O júri que lhe concedeu o Prêmio Camões, no valor de 100 mil euros, destacou “a extraordinária qualidade da sua linguagem” e a “força poética da sua prosa”.  De fato, a prosa extremamente poética é um traço marcante na exígua obra de Raduan Nassar.

Lavoura Arcaica conta a história de André, que escapa da fazenda da família, conservadora, revoltando-se contra as tradições ruralistas e patriarcais. Mais do que a história, o que prende é a escrita embriagante e quase selvagem de Raduan Nassar. As frases, longas, arrastadas, requerem concentração e muito, muito fôlego, como no extrato que se segue. “(…) e ele falou que estando a casa de pé, cada um de nós estaria também de pé, e que para manter a casa erguida era preciso fortalecer o sentimento do dever, venerando os nossos laços de sangue, não nos afastando da nossa porta, respondendo ao pai quando ele perguntasse, não escondendo nossos olhos ao irmão que necessitasse deles, participando do trabalho da família, trazendo os frutos para casa, ajudando a prover a mesa comum, e que dentro da austeridade do nosso modo de vida sempre haveria lugar para muitas alegrias, a começar pelo cumprimento das tarefas que nos fossem atribuídas, pois se condenava a um fardo terrível aquele que se subtraísse às exigências sagradas do dever.”

O mesmo se pode dizer da novela Um copo de cólera: uma trama que se passa em poucas horas; um homem e uma mulher, sem nomes nem características físicas definidos que, após uma intensa relação sexual, têm um acesso de cólera e passam a insultar-se mutuamente. Mais uma vez, a marca são as frases longas e entremeadas de ideias, imagens e devaneios – cada capítulo é composto de um parágrafo, de uma só frase, do narrador introspectivo. “sabe o que penso de mim, comparados um com o outro? (…) confesso que em certos momentos viro um fascista, viro e sei que virei, mas você também vira fascista, exatamente como eu, só que você vira e não sabe que virou; essa é a única diferença, apenas essa: e você só não sabe que virou porque – sem ser propriamente uma novidade – não há nada que esteja mais em moda hoje em dia do que ser fascista em nome da razão.”
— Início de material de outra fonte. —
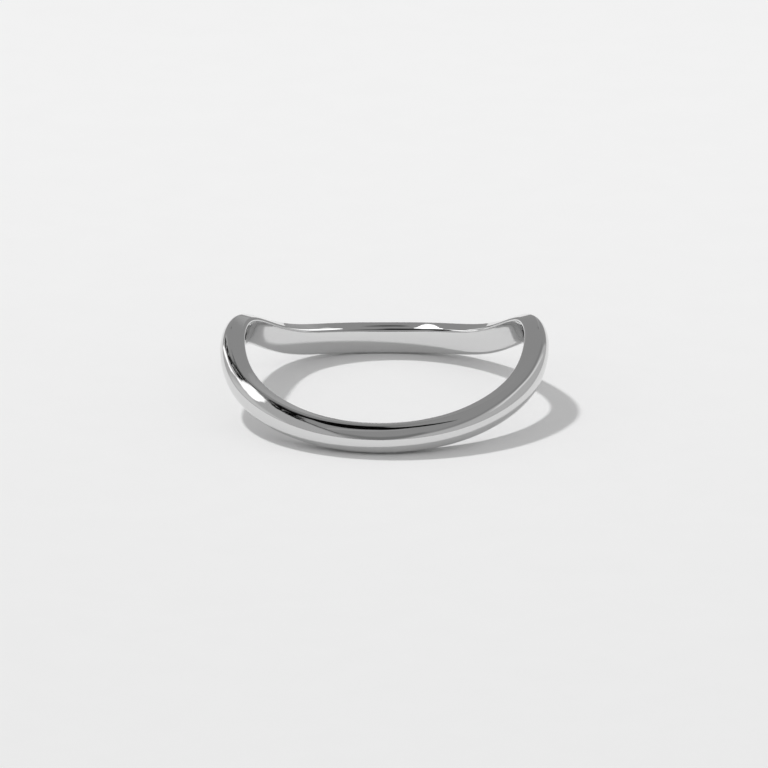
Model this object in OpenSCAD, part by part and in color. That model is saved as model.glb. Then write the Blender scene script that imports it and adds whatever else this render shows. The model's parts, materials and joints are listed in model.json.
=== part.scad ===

O prêmio Camões é dado anualmente a “um autor de língua portuguesa que tenha contribuído para o enriquecimento do patrimônio literário e cultural da língua comum”, segundo seu regulamento. Apesar da obra parca, o prêmio atribuído a Raduan Nassar foi mais do que merecido. Ele já nos presenteou com sua maneira inusitada de escrever em nossa língua.